From the line with "All lengths are" to the line with "points = [vertex.co", both lines included, set down exactly those lines, please, and no others.
◆ ◆ ◆
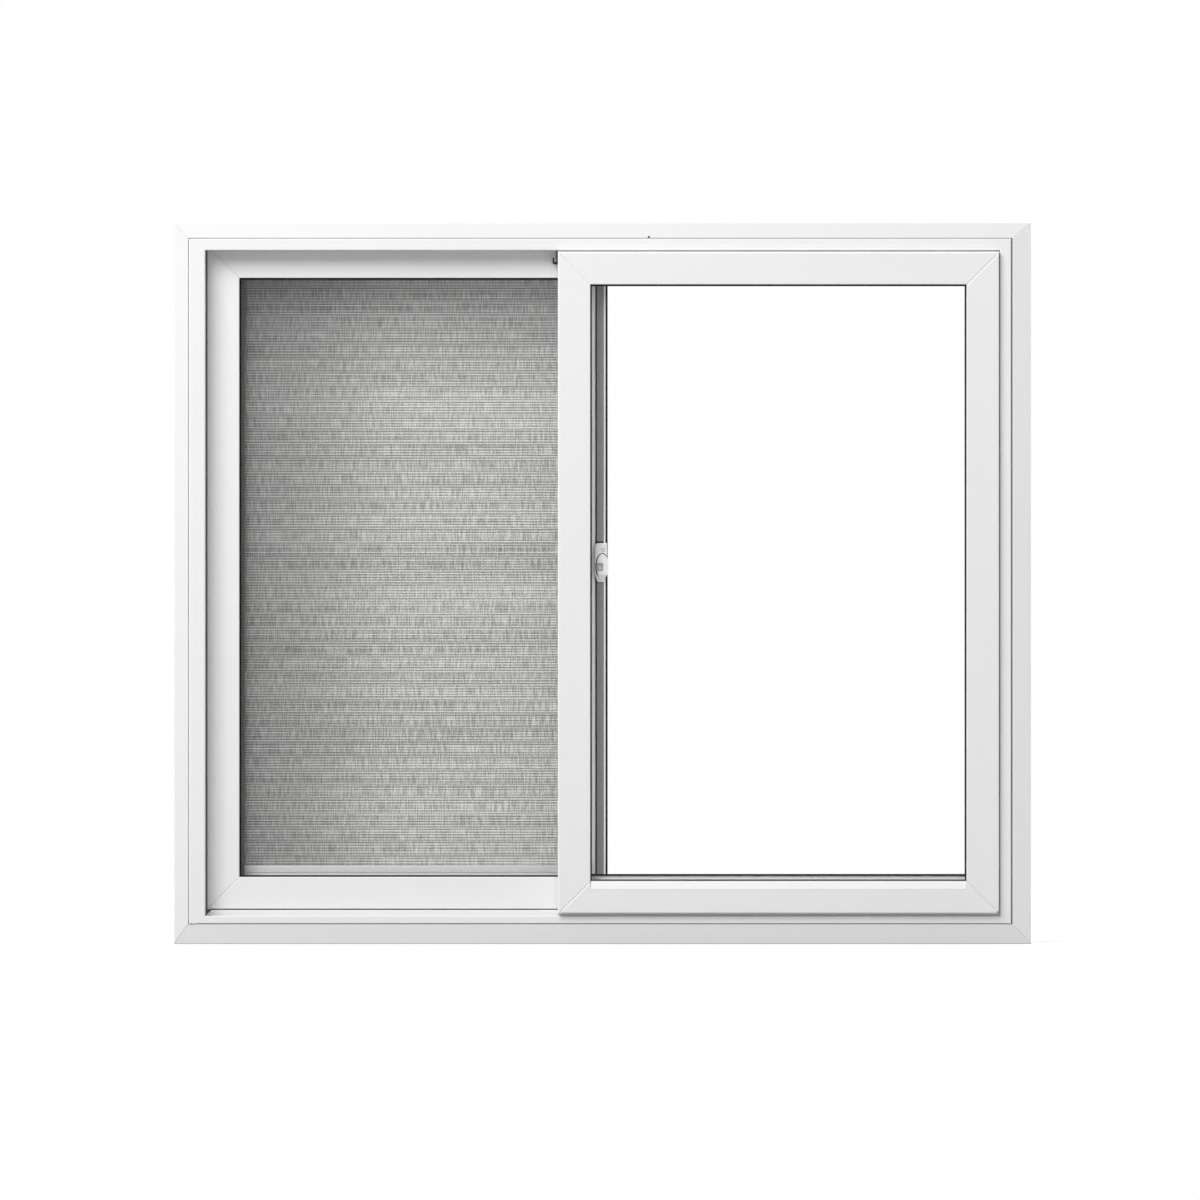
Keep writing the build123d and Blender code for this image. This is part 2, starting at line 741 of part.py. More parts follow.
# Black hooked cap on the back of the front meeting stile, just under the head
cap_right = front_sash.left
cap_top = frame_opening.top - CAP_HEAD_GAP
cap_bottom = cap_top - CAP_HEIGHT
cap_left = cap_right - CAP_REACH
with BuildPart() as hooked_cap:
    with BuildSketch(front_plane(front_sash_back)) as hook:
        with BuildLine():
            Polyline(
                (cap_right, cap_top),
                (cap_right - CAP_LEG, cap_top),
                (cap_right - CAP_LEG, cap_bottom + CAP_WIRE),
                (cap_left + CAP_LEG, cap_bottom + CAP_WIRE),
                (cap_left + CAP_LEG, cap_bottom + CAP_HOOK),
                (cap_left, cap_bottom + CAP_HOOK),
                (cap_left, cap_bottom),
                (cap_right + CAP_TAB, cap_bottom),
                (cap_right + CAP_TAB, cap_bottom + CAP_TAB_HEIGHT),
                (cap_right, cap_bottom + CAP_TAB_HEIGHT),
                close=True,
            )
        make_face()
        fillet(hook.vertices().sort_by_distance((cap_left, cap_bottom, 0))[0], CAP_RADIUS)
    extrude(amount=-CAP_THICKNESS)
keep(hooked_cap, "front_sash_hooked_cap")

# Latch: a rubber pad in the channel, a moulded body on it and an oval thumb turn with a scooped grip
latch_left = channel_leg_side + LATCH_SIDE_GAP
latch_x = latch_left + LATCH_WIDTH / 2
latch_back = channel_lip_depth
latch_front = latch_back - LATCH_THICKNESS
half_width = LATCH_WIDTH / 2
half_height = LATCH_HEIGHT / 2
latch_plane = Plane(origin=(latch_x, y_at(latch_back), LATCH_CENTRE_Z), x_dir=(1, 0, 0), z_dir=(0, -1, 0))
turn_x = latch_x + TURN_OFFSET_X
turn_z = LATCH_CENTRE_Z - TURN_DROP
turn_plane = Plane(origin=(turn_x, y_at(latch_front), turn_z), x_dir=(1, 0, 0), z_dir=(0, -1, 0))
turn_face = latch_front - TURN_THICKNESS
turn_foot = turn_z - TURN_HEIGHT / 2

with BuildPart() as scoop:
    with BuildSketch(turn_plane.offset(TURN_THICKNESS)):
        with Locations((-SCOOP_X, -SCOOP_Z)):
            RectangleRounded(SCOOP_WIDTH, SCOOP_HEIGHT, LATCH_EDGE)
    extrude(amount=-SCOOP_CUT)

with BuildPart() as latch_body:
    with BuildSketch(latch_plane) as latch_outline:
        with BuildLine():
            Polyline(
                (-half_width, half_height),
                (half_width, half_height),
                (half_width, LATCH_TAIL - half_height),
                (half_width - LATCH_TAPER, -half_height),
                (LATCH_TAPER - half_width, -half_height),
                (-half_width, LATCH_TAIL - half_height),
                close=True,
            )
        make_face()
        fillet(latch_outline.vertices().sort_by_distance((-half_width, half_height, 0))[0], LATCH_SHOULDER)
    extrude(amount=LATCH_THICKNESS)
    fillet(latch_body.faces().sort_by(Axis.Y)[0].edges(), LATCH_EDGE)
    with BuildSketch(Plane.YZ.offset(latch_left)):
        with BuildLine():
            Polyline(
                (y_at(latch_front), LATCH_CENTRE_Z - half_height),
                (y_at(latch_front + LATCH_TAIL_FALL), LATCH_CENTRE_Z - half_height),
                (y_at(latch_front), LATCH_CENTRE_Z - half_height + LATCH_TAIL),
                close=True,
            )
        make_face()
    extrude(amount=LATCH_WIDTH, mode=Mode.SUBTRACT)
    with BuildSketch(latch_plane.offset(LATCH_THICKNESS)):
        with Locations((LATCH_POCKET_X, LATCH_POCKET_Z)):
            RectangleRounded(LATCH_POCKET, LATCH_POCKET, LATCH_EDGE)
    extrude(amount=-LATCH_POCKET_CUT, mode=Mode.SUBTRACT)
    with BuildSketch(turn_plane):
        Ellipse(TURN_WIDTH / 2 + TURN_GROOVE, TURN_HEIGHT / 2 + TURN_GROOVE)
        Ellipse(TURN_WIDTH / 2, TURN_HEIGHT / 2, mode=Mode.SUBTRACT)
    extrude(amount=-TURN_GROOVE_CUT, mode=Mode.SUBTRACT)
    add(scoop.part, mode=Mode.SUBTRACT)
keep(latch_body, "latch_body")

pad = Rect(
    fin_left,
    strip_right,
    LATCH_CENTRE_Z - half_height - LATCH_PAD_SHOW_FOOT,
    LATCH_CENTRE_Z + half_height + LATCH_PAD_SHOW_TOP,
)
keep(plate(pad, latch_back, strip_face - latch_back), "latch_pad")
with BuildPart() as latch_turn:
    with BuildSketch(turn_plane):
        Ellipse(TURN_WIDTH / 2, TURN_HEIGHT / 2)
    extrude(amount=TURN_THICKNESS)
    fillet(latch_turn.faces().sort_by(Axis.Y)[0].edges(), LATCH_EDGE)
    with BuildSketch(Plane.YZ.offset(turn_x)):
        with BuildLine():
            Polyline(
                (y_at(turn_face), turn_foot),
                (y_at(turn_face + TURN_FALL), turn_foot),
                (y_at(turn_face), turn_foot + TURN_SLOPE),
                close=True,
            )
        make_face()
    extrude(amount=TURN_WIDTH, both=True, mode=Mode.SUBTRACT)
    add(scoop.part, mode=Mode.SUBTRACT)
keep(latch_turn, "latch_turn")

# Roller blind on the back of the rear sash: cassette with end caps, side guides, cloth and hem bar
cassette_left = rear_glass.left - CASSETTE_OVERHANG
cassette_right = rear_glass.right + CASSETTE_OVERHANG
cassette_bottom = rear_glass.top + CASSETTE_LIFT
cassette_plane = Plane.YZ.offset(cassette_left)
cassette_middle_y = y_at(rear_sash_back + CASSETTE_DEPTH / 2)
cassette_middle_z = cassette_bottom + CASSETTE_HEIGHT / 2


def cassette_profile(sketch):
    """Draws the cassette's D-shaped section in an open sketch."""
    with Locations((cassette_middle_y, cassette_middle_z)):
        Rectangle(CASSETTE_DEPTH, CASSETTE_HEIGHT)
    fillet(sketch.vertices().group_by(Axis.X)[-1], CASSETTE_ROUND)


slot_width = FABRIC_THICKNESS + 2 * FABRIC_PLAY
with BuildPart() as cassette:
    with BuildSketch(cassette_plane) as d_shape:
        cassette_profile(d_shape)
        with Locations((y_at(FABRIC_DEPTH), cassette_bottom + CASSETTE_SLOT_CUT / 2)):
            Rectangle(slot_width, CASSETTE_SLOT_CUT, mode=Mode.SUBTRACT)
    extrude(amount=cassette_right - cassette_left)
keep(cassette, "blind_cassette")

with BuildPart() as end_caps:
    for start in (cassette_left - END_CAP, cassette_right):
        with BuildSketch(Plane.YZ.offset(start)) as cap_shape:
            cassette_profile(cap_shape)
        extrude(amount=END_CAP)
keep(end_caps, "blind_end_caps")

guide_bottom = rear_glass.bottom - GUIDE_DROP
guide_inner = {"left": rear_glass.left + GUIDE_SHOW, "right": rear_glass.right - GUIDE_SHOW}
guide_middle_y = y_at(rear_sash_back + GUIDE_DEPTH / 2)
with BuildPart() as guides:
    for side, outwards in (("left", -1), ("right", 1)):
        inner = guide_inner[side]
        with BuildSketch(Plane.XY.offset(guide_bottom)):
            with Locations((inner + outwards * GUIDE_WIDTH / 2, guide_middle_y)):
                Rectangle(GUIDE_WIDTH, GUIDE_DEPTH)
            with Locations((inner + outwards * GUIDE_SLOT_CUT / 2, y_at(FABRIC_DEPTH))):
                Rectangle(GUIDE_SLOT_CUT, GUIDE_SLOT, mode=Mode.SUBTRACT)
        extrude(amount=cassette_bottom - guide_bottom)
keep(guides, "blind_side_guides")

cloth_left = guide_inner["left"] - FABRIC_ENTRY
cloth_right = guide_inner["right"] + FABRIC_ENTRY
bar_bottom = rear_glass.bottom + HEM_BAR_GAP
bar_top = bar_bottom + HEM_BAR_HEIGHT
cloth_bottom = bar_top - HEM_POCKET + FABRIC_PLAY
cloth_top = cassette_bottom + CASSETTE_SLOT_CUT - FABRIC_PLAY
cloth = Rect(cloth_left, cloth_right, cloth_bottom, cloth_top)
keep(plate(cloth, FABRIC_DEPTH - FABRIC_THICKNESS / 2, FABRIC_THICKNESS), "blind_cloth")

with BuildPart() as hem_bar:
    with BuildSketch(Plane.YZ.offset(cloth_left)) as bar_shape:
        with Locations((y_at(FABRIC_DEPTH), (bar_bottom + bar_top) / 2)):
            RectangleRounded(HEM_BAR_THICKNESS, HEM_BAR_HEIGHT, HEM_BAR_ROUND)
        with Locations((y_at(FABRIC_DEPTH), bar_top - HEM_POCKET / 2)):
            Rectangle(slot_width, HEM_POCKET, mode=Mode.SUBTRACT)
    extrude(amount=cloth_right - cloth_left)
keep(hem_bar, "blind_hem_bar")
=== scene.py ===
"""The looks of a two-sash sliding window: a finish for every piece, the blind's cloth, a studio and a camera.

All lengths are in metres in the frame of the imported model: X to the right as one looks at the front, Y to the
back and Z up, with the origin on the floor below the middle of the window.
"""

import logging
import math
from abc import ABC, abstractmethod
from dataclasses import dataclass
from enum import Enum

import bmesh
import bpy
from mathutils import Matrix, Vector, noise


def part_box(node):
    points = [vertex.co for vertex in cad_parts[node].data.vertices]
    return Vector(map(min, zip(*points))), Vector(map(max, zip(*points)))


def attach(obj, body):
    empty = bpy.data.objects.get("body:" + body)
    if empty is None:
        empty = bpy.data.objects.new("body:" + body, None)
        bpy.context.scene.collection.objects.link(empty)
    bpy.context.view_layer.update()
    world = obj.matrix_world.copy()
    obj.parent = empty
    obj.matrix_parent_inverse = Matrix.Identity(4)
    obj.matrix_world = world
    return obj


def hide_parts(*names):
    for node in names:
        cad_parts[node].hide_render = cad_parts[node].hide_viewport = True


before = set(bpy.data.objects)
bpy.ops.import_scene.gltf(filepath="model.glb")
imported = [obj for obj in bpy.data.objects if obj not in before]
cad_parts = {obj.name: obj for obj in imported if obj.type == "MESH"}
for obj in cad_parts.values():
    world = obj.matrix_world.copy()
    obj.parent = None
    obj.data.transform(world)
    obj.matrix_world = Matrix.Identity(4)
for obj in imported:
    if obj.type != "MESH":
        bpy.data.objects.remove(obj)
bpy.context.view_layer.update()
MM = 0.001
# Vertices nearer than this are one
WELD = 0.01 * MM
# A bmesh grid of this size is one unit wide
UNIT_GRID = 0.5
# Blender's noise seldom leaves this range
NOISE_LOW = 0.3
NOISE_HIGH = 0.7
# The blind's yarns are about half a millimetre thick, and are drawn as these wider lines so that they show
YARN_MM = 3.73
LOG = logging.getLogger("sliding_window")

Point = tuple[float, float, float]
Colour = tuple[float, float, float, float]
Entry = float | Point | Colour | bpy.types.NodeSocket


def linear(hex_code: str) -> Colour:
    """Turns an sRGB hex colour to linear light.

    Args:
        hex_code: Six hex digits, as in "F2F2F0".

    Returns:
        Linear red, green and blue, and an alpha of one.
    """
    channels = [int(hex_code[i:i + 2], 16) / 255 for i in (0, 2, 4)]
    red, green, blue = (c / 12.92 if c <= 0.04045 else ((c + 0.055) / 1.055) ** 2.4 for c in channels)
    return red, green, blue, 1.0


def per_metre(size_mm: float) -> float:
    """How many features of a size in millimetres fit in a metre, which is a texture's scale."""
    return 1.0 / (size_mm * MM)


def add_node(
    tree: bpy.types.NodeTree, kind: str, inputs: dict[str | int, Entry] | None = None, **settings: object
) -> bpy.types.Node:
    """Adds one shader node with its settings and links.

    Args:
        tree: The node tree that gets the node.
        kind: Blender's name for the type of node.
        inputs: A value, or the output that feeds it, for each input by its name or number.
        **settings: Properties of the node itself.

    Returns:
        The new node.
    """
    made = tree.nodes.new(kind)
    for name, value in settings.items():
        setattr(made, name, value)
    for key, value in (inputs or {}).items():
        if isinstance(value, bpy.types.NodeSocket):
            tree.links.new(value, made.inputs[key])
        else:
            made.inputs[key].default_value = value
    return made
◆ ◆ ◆
_Problem solution_:
All lengths are in metres in the frame of the imported model: X to the right as one looks at the front, Y to the
back and Z up, with the origin on the floor below the middle of the window.
"""

import logging
import math
from abc import ABC, abstractmethod
from dataclasses import dataclass
from enum import Enum

import bmesh
import bpy
from mathutils import Matrix, Vector, noise


def part_box(node):
    points = [vertex.co for vertex in cad_parts[node].data.vertices]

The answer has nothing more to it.